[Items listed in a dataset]
§

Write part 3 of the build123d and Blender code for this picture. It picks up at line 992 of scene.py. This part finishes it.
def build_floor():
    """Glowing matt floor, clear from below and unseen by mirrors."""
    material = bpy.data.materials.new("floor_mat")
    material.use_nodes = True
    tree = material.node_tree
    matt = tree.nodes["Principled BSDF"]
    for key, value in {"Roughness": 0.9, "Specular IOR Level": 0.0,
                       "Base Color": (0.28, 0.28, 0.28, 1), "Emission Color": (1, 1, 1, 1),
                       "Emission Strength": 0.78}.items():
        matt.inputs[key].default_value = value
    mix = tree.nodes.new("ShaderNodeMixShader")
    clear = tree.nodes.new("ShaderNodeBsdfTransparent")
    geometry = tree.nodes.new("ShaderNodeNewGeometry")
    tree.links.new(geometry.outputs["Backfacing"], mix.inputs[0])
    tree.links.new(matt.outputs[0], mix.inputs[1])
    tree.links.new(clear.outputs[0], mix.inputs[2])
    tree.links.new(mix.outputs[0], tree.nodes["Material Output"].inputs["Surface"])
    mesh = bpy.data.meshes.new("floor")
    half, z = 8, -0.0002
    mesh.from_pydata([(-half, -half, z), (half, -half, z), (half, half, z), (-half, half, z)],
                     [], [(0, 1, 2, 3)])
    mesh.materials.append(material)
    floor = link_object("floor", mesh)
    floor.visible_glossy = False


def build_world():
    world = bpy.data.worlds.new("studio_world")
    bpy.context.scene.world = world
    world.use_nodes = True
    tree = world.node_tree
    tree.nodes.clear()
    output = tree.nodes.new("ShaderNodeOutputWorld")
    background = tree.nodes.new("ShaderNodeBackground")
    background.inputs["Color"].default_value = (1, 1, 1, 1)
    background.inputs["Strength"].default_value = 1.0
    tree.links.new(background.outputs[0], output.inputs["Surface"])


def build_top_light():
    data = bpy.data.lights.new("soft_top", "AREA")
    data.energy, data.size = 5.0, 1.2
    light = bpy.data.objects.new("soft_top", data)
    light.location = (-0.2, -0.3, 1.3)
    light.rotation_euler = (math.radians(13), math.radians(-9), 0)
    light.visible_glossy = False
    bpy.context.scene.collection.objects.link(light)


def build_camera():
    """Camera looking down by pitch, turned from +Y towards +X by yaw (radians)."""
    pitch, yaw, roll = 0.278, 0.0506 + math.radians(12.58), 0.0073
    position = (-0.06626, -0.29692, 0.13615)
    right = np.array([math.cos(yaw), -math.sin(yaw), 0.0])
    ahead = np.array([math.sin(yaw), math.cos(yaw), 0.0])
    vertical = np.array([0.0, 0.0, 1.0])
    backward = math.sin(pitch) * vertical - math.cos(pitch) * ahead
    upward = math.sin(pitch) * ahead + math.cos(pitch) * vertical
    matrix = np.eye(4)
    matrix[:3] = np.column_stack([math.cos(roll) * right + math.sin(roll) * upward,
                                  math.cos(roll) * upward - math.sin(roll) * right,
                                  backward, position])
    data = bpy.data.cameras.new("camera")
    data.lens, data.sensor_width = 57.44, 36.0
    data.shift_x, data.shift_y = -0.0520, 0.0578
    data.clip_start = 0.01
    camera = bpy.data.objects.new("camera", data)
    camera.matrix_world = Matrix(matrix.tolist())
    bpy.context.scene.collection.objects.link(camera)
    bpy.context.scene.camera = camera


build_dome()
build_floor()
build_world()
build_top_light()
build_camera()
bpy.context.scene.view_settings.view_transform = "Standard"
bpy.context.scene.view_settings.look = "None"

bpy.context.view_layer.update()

§

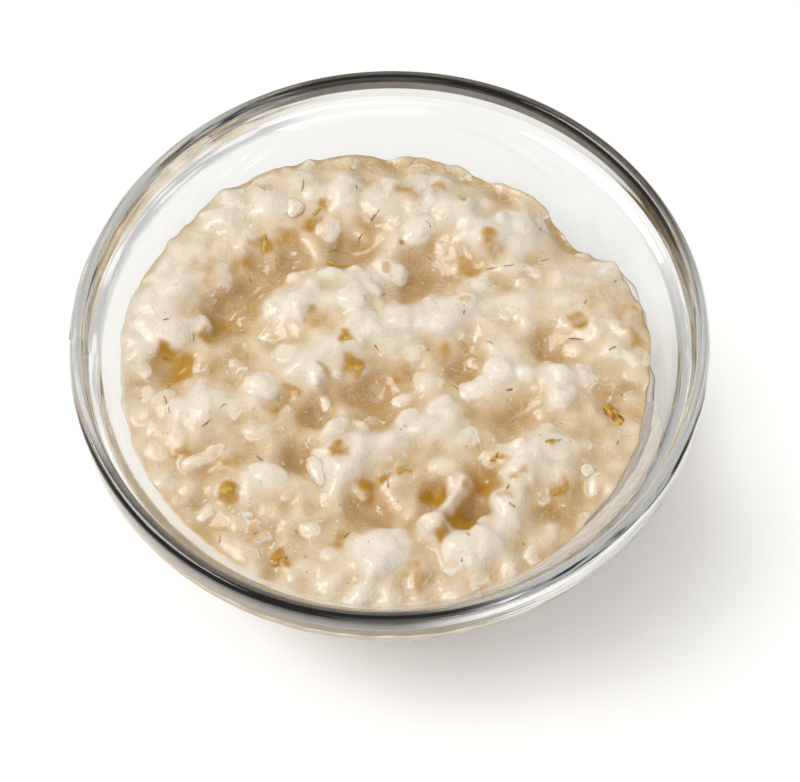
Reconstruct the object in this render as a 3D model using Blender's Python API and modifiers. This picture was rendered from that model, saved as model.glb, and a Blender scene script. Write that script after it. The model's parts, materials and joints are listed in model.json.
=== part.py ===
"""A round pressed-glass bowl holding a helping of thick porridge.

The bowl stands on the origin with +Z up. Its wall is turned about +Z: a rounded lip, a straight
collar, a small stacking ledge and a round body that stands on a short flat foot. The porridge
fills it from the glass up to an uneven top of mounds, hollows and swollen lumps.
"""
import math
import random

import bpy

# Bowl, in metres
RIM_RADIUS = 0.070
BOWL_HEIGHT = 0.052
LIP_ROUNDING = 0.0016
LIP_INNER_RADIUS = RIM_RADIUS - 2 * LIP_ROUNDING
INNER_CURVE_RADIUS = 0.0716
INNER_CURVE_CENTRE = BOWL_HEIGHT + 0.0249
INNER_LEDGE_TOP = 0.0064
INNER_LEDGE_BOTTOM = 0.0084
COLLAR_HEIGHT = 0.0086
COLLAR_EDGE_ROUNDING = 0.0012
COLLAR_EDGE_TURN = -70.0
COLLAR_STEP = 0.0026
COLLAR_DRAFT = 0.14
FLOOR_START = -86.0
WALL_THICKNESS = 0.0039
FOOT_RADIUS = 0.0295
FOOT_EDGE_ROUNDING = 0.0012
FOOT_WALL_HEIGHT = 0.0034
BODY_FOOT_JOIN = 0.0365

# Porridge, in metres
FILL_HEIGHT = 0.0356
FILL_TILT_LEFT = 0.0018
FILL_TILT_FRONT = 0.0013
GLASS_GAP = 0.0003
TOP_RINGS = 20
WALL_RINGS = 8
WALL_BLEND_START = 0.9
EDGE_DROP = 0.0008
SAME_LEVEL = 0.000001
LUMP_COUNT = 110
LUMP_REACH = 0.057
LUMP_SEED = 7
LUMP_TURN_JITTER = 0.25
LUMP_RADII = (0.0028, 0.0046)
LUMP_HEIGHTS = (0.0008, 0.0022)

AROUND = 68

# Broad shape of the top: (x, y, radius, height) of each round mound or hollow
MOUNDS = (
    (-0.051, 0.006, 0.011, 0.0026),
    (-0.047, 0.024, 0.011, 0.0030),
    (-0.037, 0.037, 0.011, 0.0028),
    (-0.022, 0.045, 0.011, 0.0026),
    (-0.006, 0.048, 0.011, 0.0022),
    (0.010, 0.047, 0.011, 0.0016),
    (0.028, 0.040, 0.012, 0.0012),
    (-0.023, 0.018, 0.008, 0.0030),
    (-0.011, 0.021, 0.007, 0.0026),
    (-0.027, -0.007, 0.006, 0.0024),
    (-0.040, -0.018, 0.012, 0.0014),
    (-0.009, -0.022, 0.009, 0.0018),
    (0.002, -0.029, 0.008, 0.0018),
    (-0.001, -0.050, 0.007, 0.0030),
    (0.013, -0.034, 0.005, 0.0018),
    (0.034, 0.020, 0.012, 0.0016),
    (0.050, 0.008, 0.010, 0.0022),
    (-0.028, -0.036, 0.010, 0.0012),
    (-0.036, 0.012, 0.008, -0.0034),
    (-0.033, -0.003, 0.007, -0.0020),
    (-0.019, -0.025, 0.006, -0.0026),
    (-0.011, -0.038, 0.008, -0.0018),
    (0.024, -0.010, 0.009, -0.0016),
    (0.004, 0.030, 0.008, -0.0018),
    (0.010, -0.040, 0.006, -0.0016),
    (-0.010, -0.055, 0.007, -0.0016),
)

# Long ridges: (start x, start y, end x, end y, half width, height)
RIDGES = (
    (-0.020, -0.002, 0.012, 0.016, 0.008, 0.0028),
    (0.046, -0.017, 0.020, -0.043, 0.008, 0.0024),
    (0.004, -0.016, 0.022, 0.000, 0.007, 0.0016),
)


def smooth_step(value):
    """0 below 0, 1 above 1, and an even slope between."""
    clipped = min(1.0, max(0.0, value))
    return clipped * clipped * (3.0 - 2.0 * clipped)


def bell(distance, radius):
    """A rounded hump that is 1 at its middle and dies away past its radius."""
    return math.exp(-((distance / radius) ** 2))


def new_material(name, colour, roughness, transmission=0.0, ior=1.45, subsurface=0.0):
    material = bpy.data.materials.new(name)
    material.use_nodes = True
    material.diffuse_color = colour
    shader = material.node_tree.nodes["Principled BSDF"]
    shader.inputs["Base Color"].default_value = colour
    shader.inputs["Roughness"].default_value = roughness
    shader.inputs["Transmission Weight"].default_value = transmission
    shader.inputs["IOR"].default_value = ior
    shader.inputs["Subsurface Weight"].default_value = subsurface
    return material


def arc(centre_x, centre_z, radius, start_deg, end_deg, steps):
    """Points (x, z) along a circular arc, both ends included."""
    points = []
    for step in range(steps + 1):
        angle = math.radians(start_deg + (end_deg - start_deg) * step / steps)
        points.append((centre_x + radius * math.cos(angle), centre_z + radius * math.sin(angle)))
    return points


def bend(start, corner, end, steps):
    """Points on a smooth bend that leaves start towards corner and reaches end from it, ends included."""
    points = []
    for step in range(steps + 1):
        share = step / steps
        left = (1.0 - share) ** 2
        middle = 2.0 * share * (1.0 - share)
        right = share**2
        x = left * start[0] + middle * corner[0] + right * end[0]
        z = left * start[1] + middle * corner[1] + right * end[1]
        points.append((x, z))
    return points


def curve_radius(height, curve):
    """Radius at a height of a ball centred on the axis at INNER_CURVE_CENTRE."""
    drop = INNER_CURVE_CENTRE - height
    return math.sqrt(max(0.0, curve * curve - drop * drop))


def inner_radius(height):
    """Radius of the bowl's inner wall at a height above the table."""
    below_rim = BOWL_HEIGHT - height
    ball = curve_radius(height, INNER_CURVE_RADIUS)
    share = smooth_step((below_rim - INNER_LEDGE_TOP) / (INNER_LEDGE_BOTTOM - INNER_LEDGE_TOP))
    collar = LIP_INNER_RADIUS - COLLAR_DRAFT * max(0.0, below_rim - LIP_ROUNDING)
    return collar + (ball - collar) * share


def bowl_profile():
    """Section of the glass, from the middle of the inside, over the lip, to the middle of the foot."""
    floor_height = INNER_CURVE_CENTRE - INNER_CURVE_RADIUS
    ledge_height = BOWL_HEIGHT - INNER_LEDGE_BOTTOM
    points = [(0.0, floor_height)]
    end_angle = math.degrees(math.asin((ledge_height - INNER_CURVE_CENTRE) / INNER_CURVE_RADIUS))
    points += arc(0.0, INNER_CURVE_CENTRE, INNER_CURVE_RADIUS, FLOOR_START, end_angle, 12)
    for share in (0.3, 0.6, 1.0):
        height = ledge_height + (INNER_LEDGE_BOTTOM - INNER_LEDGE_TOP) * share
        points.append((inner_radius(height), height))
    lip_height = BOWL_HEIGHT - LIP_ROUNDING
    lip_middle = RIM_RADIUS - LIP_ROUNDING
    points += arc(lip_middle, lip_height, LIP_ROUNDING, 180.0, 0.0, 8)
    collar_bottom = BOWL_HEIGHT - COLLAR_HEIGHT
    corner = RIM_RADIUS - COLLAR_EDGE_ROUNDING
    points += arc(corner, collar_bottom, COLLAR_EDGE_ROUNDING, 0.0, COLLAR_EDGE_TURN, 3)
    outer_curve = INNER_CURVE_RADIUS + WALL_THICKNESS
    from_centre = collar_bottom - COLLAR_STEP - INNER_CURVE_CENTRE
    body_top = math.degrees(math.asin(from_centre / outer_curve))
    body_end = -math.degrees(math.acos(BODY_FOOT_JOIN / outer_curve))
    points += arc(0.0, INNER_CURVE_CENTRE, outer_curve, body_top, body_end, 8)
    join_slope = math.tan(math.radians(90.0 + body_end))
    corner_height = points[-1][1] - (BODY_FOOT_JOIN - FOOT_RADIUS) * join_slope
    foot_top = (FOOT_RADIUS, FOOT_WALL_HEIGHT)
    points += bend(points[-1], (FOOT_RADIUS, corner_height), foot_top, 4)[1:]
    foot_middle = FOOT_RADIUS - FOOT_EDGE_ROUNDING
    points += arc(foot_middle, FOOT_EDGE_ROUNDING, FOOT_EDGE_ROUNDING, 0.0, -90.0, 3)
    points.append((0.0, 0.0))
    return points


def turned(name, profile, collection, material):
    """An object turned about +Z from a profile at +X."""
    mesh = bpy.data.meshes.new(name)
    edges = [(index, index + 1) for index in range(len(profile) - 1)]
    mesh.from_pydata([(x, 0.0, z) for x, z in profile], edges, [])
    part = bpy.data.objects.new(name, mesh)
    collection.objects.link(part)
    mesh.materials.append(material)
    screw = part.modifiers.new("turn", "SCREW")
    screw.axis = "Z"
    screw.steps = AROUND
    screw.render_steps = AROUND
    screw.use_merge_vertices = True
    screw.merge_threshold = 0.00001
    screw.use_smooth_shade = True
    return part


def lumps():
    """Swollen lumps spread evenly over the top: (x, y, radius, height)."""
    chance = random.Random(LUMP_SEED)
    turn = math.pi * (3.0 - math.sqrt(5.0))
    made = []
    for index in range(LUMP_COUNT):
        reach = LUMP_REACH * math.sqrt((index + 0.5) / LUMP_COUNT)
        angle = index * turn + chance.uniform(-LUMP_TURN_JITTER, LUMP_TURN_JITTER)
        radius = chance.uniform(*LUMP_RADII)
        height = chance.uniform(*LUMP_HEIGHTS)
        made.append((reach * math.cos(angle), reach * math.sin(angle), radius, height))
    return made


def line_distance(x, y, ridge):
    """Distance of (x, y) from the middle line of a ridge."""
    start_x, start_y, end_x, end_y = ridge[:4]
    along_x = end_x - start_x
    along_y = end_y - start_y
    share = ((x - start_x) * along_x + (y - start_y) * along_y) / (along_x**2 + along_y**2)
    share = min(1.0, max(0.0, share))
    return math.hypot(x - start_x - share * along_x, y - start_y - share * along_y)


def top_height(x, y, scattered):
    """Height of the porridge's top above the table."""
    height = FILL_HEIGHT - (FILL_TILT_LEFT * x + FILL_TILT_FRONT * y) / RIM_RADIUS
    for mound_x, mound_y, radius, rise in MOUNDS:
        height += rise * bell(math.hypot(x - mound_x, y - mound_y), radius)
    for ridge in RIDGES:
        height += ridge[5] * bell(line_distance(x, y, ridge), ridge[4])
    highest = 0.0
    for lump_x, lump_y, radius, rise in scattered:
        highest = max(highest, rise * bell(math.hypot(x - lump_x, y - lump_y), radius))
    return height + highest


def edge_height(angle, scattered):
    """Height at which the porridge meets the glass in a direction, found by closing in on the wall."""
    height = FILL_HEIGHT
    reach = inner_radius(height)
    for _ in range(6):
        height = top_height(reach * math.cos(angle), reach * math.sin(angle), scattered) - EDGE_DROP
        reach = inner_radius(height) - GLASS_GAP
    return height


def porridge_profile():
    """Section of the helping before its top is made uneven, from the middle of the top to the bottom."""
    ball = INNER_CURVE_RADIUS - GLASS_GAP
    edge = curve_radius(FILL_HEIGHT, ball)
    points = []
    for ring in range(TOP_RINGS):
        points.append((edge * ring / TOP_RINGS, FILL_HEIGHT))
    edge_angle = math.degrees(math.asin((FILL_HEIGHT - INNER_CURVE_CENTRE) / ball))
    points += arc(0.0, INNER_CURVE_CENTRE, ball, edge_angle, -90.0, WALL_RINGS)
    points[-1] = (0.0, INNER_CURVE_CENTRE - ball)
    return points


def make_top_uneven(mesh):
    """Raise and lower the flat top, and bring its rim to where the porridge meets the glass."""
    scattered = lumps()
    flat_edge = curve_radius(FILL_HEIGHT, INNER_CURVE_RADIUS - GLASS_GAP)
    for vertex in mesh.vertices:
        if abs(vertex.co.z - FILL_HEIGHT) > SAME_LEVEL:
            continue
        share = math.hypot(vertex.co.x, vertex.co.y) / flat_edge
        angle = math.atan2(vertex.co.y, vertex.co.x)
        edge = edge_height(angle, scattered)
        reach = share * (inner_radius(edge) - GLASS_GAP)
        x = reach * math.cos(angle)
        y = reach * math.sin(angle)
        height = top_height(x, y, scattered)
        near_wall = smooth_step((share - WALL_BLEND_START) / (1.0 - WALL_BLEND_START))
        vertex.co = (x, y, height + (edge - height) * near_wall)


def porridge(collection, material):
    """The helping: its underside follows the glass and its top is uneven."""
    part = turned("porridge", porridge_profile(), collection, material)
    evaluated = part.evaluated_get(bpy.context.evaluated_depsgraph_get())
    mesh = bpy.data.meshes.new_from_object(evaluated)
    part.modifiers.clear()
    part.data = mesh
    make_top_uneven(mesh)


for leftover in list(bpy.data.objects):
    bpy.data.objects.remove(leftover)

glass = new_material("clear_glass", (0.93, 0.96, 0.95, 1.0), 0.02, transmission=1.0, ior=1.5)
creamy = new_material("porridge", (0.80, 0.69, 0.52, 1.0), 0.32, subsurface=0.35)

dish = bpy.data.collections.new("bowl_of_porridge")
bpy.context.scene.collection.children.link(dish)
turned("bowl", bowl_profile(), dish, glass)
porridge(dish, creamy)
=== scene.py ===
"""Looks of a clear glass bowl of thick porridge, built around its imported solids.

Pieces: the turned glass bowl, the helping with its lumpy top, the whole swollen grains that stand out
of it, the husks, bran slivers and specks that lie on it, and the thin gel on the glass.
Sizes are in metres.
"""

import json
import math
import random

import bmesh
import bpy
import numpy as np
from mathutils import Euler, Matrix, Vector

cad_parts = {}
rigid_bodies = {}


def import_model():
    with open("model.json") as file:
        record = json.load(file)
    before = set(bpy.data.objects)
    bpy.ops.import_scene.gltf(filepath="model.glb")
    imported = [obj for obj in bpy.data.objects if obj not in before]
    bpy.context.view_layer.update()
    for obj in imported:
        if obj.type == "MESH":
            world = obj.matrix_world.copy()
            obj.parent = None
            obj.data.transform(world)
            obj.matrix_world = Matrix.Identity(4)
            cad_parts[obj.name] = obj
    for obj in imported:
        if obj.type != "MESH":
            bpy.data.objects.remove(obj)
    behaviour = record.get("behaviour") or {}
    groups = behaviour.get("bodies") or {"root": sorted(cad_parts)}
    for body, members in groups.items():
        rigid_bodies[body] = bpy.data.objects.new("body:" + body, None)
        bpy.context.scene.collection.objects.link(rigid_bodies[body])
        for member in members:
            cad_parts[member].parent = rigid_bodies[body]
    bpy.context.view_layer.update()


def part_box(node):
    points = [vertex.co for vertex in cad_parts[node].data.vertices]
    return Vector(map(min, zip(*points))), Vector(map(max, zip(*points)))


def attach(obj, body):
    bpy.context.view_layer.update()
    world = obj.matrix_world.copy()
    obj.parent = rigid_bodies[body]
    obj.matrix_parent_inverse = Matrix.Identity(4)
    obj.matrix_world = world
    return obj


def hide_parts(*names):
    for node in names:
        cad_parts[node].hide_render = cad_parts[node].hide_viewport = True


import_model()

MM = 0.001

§

Repeat exactly the lines running from the one with "0.02, transmission=1.0, ior=1.5)" through the one with "zip(*points))), Vector(map(max, zip(*points)))", both included.

glass = new_material("clear_glass", (0.93, 0.96, 0.95, 1.0), 0.02, transmission=1.0, ior=1.5)
creamy = new_material("porridge", (0.80, 0.69, 0.52, 1.0), 0.32, subsurface=0.35)

dish = bpy.data.collections.new("bowl_of_porridge")
bpy.context.scene.collection.children.link(dish)
turned("bowl", bowl_profile(), dish, glass)
porridge(dish, creamy)
=== scene.py ===
"""Looks of a clear glass bowl of thick porridge, built around its imported solids.

Pieces: the turned glass bowl, the helping with its lumpy top, the whole swollen grains that stand out
of it, the husks, bran slivers and specks that lie on it, and the thin gel on the glass.
Sizes are in metres.
"""

import json
import math
import random

import bmesh
import bpy
import numpy as np
from mathutils import Euler, Matrix, Vector

cad_parts = {}
rigid_bodies = {}


def import_model():
    with open("model.json") as file:
        record = json.load(file)
    before = set(bpy.data.objects)
    bpy.ops.import_scene.gltf(filepath="model.glb")
    imported = [obj for obj in bpy.data.objects if obj not in before]
    bpy.context.view_layer.update()
    for obj in imported:
        if obj.type == "MESH":
            world = obj.matrix_world.copy()
            obj.parent = None
            obj.data.transform(world)
            obj.matrix_world = Matrix.Identity(4)
            cad_parts[obj.name] = obj
    for obj in imported:
        if obj.type != "MESH":
            bpy.data.objects.remove(obj)
    behaviour = record.get("behaviour") or {}
    groups = behaviour.get("bodies") or {"root": sorted(cad_parts)}
    for body, members in groups.items():
        rigid_bodies[body] = bpy.data.objects.new("body:" + body, None)
        bpy.context.scene.collection.objects.link(rigid_bodies[body])
        for member in members:
            cad_parts[member].parent = rigid_bodies[body]
    bpy.context.view_layer.update()


def part_box(node):
    points = [vertex.co for vertex in cad_parts[node].data.vertices]
    return Vector(map(min, zip(*points))), Vector(map(max, zip(*points)))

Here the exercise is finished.